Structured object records
————

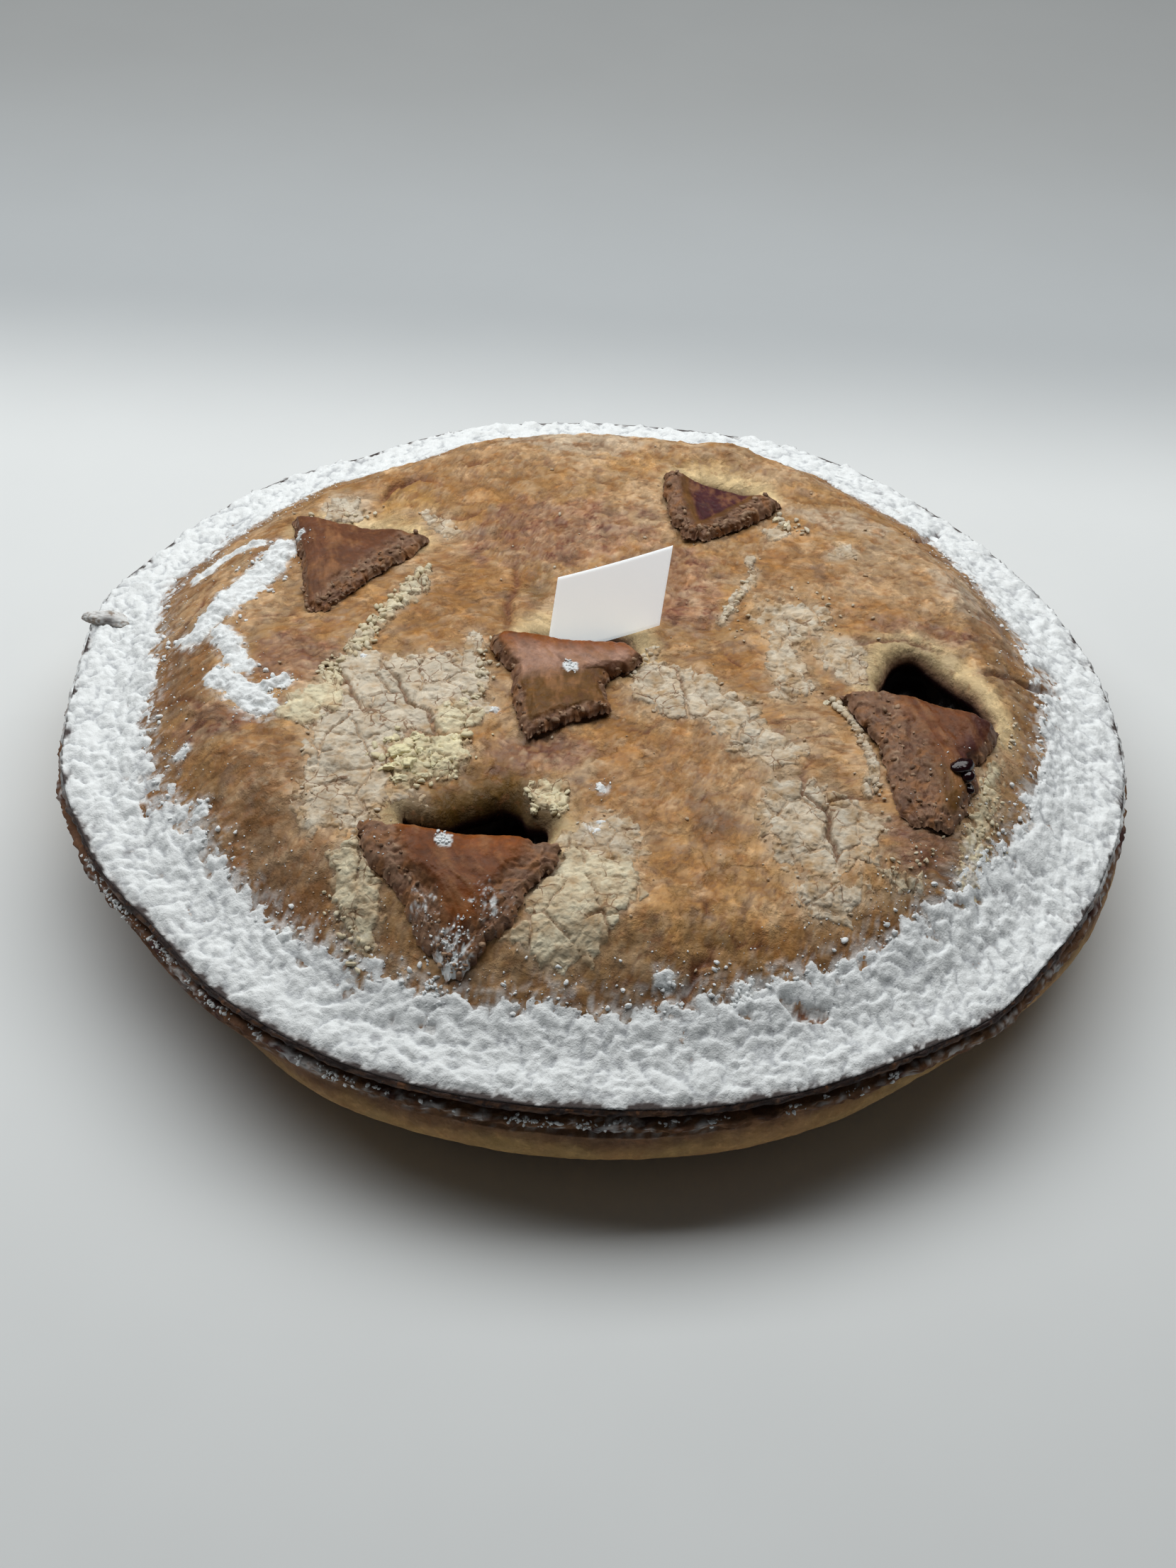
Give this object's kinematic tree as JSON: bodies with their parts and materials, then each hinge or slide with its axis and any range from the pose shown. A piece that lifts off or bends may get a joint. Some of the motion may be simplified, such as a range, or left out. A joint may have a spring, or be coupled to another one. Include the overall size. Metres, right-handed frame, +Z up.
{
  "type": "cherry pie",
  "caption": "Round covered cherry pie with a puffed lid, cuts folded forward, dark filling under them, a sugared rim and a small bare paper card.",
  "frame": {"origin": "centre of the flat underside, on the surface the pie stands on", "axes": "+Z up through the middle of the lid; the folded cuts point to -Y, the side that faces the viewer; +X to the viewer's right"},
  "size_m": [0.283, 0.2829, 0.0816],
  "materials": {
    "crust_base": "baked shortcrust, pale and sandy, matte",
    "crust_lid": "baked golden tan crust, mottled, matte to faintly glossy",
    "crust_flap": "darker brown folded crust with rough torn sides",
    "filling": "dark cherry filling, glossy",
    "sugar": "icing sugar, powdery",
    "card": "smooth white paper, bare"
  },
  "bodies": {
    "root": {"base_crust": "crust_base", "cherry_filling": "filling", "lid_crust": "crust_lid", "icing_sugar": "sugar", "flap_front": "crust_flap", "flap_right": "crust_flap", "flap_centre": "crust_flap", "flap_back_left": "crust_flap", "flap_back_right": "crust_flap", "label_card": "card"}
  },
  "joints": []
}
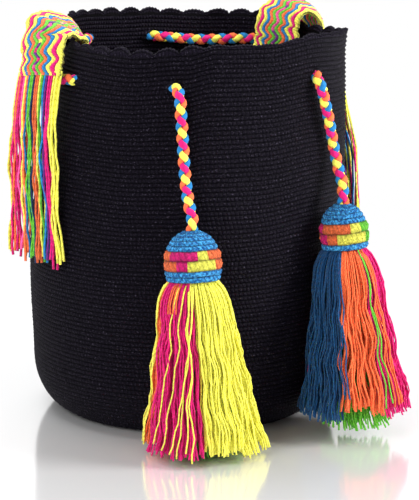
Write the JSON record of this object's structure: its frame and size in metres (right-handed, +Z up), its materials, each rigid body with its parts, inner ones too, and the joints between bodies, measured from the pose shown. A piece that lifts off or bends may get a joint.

————

- **Instructions for the task**
Reproduce the listing above word for word.

- **Expected answer**
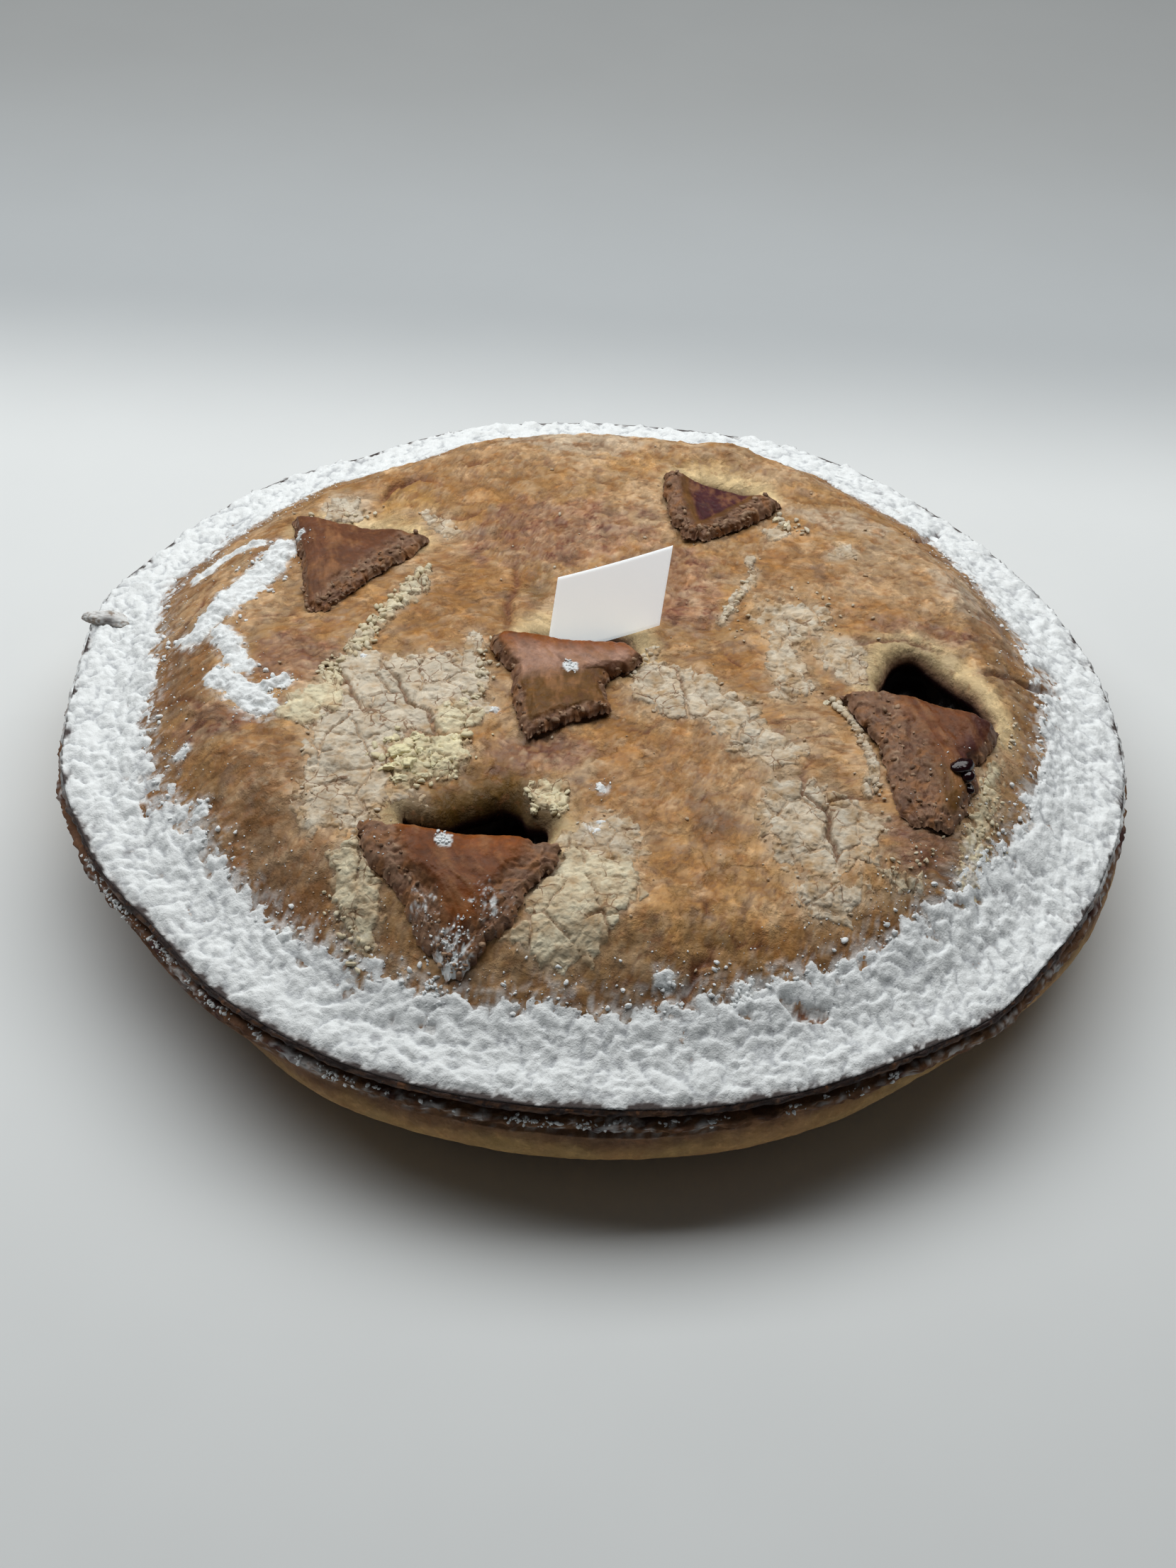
Give this object's kinematic tree as JSON: bodies with their parts and materials, then each hinge or slide with its axis and any range from the pose shown. A piece that lifts off or bends may get a joint. Some of the motion may be simplified, such as a range, or left out. A joint may have a spring, or be coupled to another one. Include the overall size. Metres, right-handed frame, +Z up.
{
  "type": "cherry pie",
  "caption": "Round covered cherry pie with a puffed lid, cuts folded forward, dark filling under them, a sugared rim and a small bare paper card.",
  "frame": {"origin": "centre of the flat underside, on the surface the pie stands on", "axes": "+Z up through the middle of the lid; the folded cuts point to -Y, the side that faces the viewer; +X to the viewer's right"},
  "size_m": [0.283, 0.2829, 0.0816],
  "materials": {
    "crust_base": "baked shortcrust, pale and sandy, matte",
    "crust_lid": "baked golden tan crust, mottled, matte to faintly glossy",
    "crust_flap": "darker brown folded crust with rough torn sides",
    "filling": "dark cherry filling, glossy",
    "sugar": "icing sugar, powdery",
    "card": "smooth white paper, bare"
  },
  "bodies": {
    "root": {"base_crust": "crust_base", "cherry_filling": "filling", "lid_crust": "crust_lid", "icing_sugar": "sugar", "flap_front": "crust_flap", "flap_right": "crust_flap", "flap_centre": "crust_flap", "flap_back_left": "crust_flap", "flap_back_right": "crust_flap", "label_card": "card"}
  },
  "joints": []
}
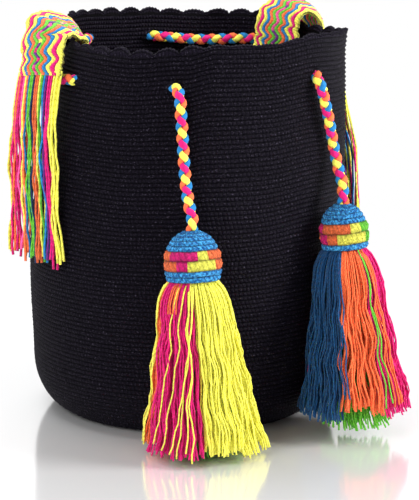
Write the JSON record of this object's structure: its frame and size in metres (right-handed, +Z up), its materials, each rigid body with its parts, inner ones too, and the joints between bodies, measured from the pose shown. A piece that lifts off or bends may get a joint.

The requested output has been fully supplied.